Supplied information:

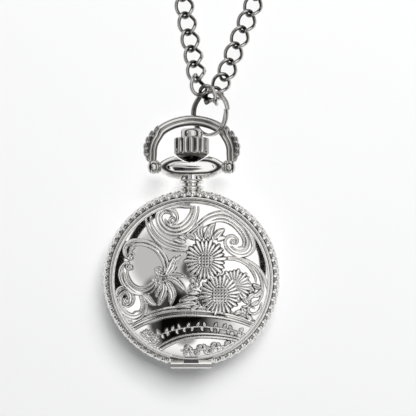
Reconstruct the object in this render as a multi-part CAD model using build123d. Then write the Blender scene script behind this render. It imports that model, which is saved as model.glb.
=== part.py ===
from build123d import *
from math import cos, pi, radians, sin, tan
import os

# A pendant watch lying on its back: millimetres, +Z up out of the front cover, +Y towards the crown.
# The origin is the middle of the back's flat, which rests on z = 0.

# case: heights
stem_height = 4.8
rim_height = 4.0
lid_crest_height = 9.9
seam_gap = 0.02
# case: radii
rim_radius = 13.75
rim_root_radius = 12.75
cover_radius = 12.3
bore_radius = 10.4
back_flat_radius = 7.0
back_wall = 0.7
neck_wall = 0.8
snap_neck_length = 0.6
gasket_width = 0.5
gasket_slack = 0.04
spring_channel_radius = 11.15
spring_channel_width = 0.5
spring_channel_depth = 0.9
spring_thickness = 0.2
spring_height = 0.6
lid_spring_half_angle = 50
catch_spring_half_angle = 35
catch_tail_width = 1.2
catch_tail_height = 1.15
catch_slot_slack = 0.1
pry_lip_width = 2.2
pry_lip_reach = 0.45
pry_lip_thickness = 0.4
pry_lip_angle = -60
# front cover
lid_wall = 0.6
lid_edge_height = 0.45
lid_cove_radius = 11.2
lid_cove_height = 1.4
lid_cove_share = 0.38
lid_inner_step = 0.15
lid_inner_slope_radius = 10.75
lid_inner_slope_height = 0.95
# cover hinge
hinge_reach = 0.85
hinge_drop = 0.2
knuckle_radius = 0.7
knuckle_gap = 0.05
lid_knuckle_length = 2.2
band_knuckle_length = 2.0
hinge_pin_radius = 0.35
running_gap = 0.03
hinge_leaf_thickness = 0.4
# crystal and bezel
bezel_inner_radius = 9.6
bezel_flange_radius = 10.95
bezel_height = 0.65
bezel_chamfer_width = 0.45
bezel_chamfer_height = 0.3
bezel_neck_length = 0.7
crystal_radius = 10.1
crystal_seat_height = 0.2
crystal_crown = 0.55
press_slack = 0.02
# dial and hands
dial_thickness = 0.4
dial_radius = 10.3
dial_bore_radius = 0.85
dial_top = 6.0
hand_gap = 0.14
hand_thickness = 0.1
hour_hand_length = 5.2
minute_hand_length = 7.8
second_hand_length = 8.2
hour_hand_width = 1.0
minute_hand_width = 0.8
second_hand_width = 0.28
hand_tail_length = 1.6
hand_tip_share = 0.12
hand_waist_share = 0.7
hand_hub_radius = 0.95
# arbors of the hands
hour_pipe_radius = 0.75
cannon_radius = 0.52
second_arbor_radius = 0.18
pipe_gap = 0.05
# movement: plates
movement_radius = 9.3
movement_length = 15.2
movement_width = 13.0
movement_bottom = 2.75
plate_thickness = 1.25
bridge_thickness = 0.3
bridge_low_y = -4.0
holder_depth = 2.0
holder_slack = 0.05
motion_recess_depth = 0.45
pillar_radius = 0.7
bridge_screw_radius = 0.35
bridge_screw_head_radius = 0.6
bridge_screw_length = 1.0
pillar_x = -5.6
pillar_upper_y = 4.3
pillar_lower_y = 0.4
pillar_right_x = 0.4
pillar_right_y = 5.5
# movement: train
train_arbor_radius = 0.15
train_pinion_radius = 0.3
wheel_thickness = 0.12
centre_wheel_radius = 1.9
second_wheel_radius = 1.95
third_wheel_radius = 1.85
drive_wheel_radius = 1.65
mesh_gap = 0.06
third_wheel_angle = 122
drive_wheel_angle = 216
rotor_radius = 0.95
rotor_height = 0.5
minute_wheel_radius = 1.7
minute_wheel_angle = 28
motion_pinion_radius = 0.6
hour_wheel_radius = 1.75
train_pinion_leaves = 6
drive_wheel_teeth = 36
second_wheel_teeth = 30
third_wheel_teeth = 45
centre_wheel_teeth = 48
cannon_pinion_leaves = 8
minute_wheel_teeth = 24
minute_pinion_leaves = 8
hour_wheel_teeth = 32
sliding_pinion_teeth = 16
tooth_depth_share = 0.88
# movement: heights above its bottom
second_wheel_lift = 0.6
drive_wheel_lift = 0.85
third_wheel_lift = 1.08
centre_wheel_lift = 1.3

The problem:
Return every line exactly.

Reply to the task:
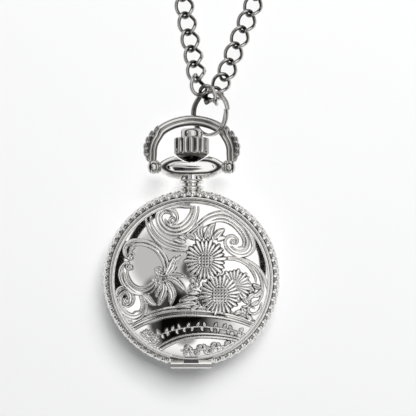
Reconstruct the object in this render as a multi-part CAD model using build123d. Then write the Blender scene script behind this render. It imports that model, which is saved as model.glb.
=== part.py ===
from build123d import *
from math import cos, pi, radians, sin, tan
import os

# A pendant watch lying on its back: millimetres, +Z up out of the front cover, +Y towards the crown.
# The origin is the middle of the back's flat, which rests on z = 0.

# case: heights
stem_height = 4.8
rim_height = 4.0
lid_crest_height = 9.9
seam_gap = 0.02
# case: radii
rim_radius = 13.75
rim_root_radius = 12.75
cover_radius = 12.3
bore_radius = 10.4
back_flat_radius = 7.0
back_wall = 0.7
neck_wall = 0.8
snap_neck_length = 0.6
gasket_width = 0.5
gasket_slack = 0.04
spring_channel_radius = 11.15
spring_channel_width = 0.5
spring_channel_depth = 0.9
spring_thickness = 0.2
spring_height = 0.6
lid_spring_half_angle = 50
catch_spring_half_angle = 35
catch_tail_width = 1.2
catch_tail_height = 1.15
catch_slot_slack = 0.1
pry_lip_width = 2.2
pry_lip_reach = 0.45
pry_lip_thickness = 0.4
pry_lip_angle = -60
# front cover
lid_wall = 0.6
lid_edge_height = 0.45
lid_cove_radius = 11.2
lid_cove_height = 1.4
lid_cove_share = 0.38
lid_inner_step = 0.15
lid_inner_slope_radius = 10.75
lid_inner_slope_height = 0.95
# cover hinge
hinge_reach = 0.85
hinge_drop = 0.2
knuckle_radius = 0.7
knuckle_gap = 0.05
lid_knuckle_length = 2.2
band_knuckle_length = 2.0
hinge_pin_radius = 0.35
running_gap = 0.03
hinge_leaf_thickness = 0.4
# crystal and bezel
bezel_inner_radius = 9.6
bezel_flange_radius = 10.95
bezel_height = 0.65
bezel_chamfer_width = 0.45
bezel_chamfer_height = 0.3
bezel_neck_length = 0.7
crystal_radius = 10.1
crystal_seat_height = 0.2
crystal_crown = 0.55
press_slack = 0.02
# dial and hands
dial_thickness = 0.4
dial_radius = 10.3
dial_bore_radius = 0.85
dial_top = 6.0
hand_gap = 0.14
hand_thickness = 0.1
hour_hand_length = 5.2
minute_hand_length = 7.8
second_hand_length = 8.2
hour_hand_width = 1.0
minute_hand_width = 0.8
second_hand_width = 0.28
hand_tail_length = 1.6
hand_tip_share = 0.12
hand_waist_share = 0.7
hand_hub_radius = 0.95
# arbors of the hands
hour_pipe_radius = 0.75
cannon_radius = 0.52
second_arbor_radius = 0.18
pipe_gap = 0.05
# movement: plates
movement_radius = 9.3
movement_length = 15.2
movement_width = 13.0
movement_bottom = 2.75
plate_thickness = 1.25
bridge_thickness = 0.3
bridge_low_y = -4.0
holder_depth = 2.0
holder_slack = 0.05
motion_recess_depth = 0.45
pillar_radius = 0.7
bridge_screw_radius = 0.35
bridge_screw_head_radius = 0.6
bridge_screw_length = 1.0
pillar_x = -5.6
pillar_upper_y = 4.3
pillar_lower_y = 0.4
pillar_right_x = 0.4
pillar_right_y = 5.5
# movement: train
train_arbor_radius = 0.15
train_pinion_radius = 0.3
wheel_thickness = 0.12
centre_wheel_radius = 1.9
second_wheel_radius = 1.95
third_wheel_radius = 1.85
drive_wheel_radius = 1.65
mesh_gap = 0.06
third_wheel_angle = 122
drive_wheel_angle = 216
rotor_radius = 0.95
rotor_height = 0.5
minute_wheel_radius = 1.7
minute_wheel_angle = 28
motion_pinion_radius = 0.6
hour_wheel_radius = 1.75
train_pinion_leaves = 6
drive_wheel_teeth = 36
second_wheel_teeth = 30
third_wheel_teeth = 45
centre_wheel_teeth = 48
cannon_pinion_leaves = 8
minute_wheel_teeth = 24
minute_pinion_leaves = 8
hour_wheel_teeth = 32
sliding_pinion_teeth = 16
tooth_depth_share = 0.88
# movement: heights above its bottom
second_wheel_lift = 0.6
drive_wheel_lift = 0.85
third_wheel_lift = 1.08
centre_wheel_lift = 1.3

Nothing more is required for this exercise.